I find interactive art to be the most engaging, and for so long, it had been my intent to create pieces that elicit responses from others. While living in Spain, I had a large plank of wood in my living room, my “Inspiration Wall” on which my friends and visitors (often Couchsurfers from over 15 countries), could write, draw, glue, and express what inspires them. The “I AM” project stems from this same idea, of sharing an internal reflection with the external world.
During the critique for my work, a lot of topics were brought up that I plan to consider when taking the project further.
* Color selection - whether or not each location should be color-coded with regards to post-its, perhaps limiting one location with one color.
* Placement/location - consider what is more important: seeing people’s interaction with the work, or what they write. Too often, people will write only passing statements, nothing that reveals their true state. No one wants to confess or spill their emotional content in public.

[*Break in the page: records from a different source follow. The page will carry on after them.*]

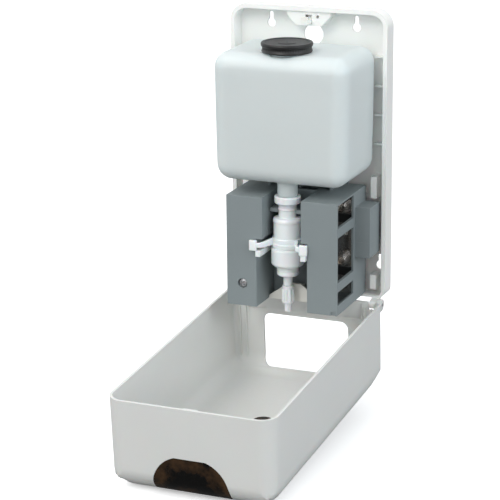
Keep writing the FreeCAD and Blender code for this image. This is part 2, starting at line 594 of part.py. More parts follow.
# ------------------------------------------------------------ battery contacts
def contact(cells, kinds, y, facing):
    """Nickel plate over one or two cell ends, each with a coil or a button."""
    step = CONTACT_T if facing == "-y" else -CONTACT_T
    sign = -1 if facing == "-y" else 1
    z0, z1 = CELL_Z[min(cells)], CELL_Z[max(cells)]
    plate = box(CELL_X - CONTACT_HALF_W, CELL_X + CONTACT_HALF_W, y, y - step,
                z0 - CONTACT_HALF_W, z1 + CONTACT_HALF_W)
    face = y - step
    extras = []
    for cell, kind in zip(cells, kinds):
        z = CELL_Z[cell]
        if kind == "coil":
            extras.append(coil(CELL_X, face + sign * (COIL_WIRE_R - 0.15), z, facing,
                               COIL_R0, COIL_R1, COIL_H, COIL_WIRE_R, COIL_TURNS))
        else:
            start = min(face, face + sign * BUTTON_H)
            extras.append(rod("y", BUTTON_R, (CELL_X, start, z), BUTTON_H))
    return plate.multiFuse(extras)


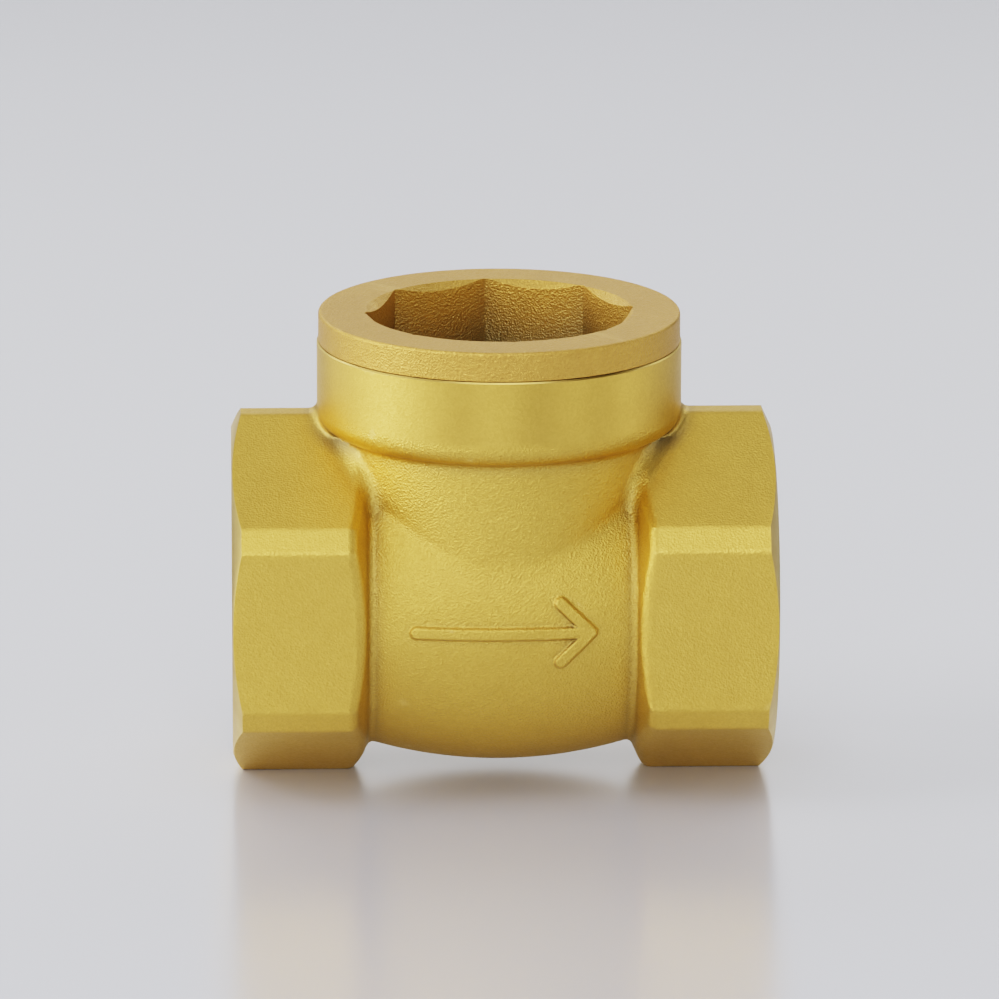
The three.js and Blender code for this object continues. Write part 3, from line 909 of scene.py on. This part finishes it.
def split_pin(steel):
    """Half-round wire folded over itself: an eye above the stud and two legs spread below it.

    leg, eye and path list (y, z).
    """
    wire = SPLIT_PIN_RADIUS - 0.06
    eye_radius = 0.5
    eye_z = STUD_RADIUS + 0.45 + eye_radius + wire
    gap = 0.02
    leg = [(1.5, -STUD_RADIUS - 0.9), (0.5, -STUD_RADIUS - 0.6), (gap, -STUD_RADIUS + 0.1),
           (gap, STUD_RADIUS), (gap, STUD_RADIUS + 0.4)]
    eye = [(eye_radius * math.sin(a), eye_z - eye_radius * math.cos(a))
           for a in np.radians(np.arange(40, 321, 20))]
    path = smoothed(leg + eye + [(-y, z) for y, z in reversed(leg)])
    along = np.gradient(path, axis=0)
    along /= np.linalg.norm(along, axis=1, keepdims=True)
    outward = np.stack([along[:, 1], -along[:, 0]], axis=1)
    half_round = [(wire * math.sin(a), wire * math.cos(a)) for a in np.linspace(0, math.pi, 9)]
    points = []
    for (y, z), (out_y, out_z) in zip(path, outward):
        for out, across in half_round:
            points.append((SPLIT_PIN_X + across, y + out * out_y, z + out * out_z))
    count = len(half_round)
    faces = [list(range(count)), list(range(len(points) - 1, len(points) - count - 1, -1))]
    for row in range(0, len(points) - count, count):
        for k in range(count):
            after = (k + 1) % count
            faces.append([row + k, row + count + k, row + count + after, row + after])
    return shade(make_object("split_pin_wire", points, faces, steel), angle=50)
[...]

* Collecting/archiving - I have various stills from each location, but my classmates all seemed to agree that video documentation would be much more effective. In this case, where should I be in relation to the work? How will I get a video of people interacting, writing on the post-its if I’m trying to be inconspicuous? My previous approach was to sit in a restaurant or cafe across the street. Is this still the best approach?
* Installation - my idea is to keep the actual piece as a street installation. Having it in a gallery setting seems to take it out of context, and gives it a formalized structure that I don’t intend. On a gallery wall, the “I AM” project looks cold and unwelcoming. The reflections would be that of a gallery space, rather than the street, people, and the moving, bustling life of the city. In the future, only the documentation would exist in a gallery setting. The actual “I AM” project would only exist outside.
I plan to continue the project. If you live in the Chicago area, keep your eyes open!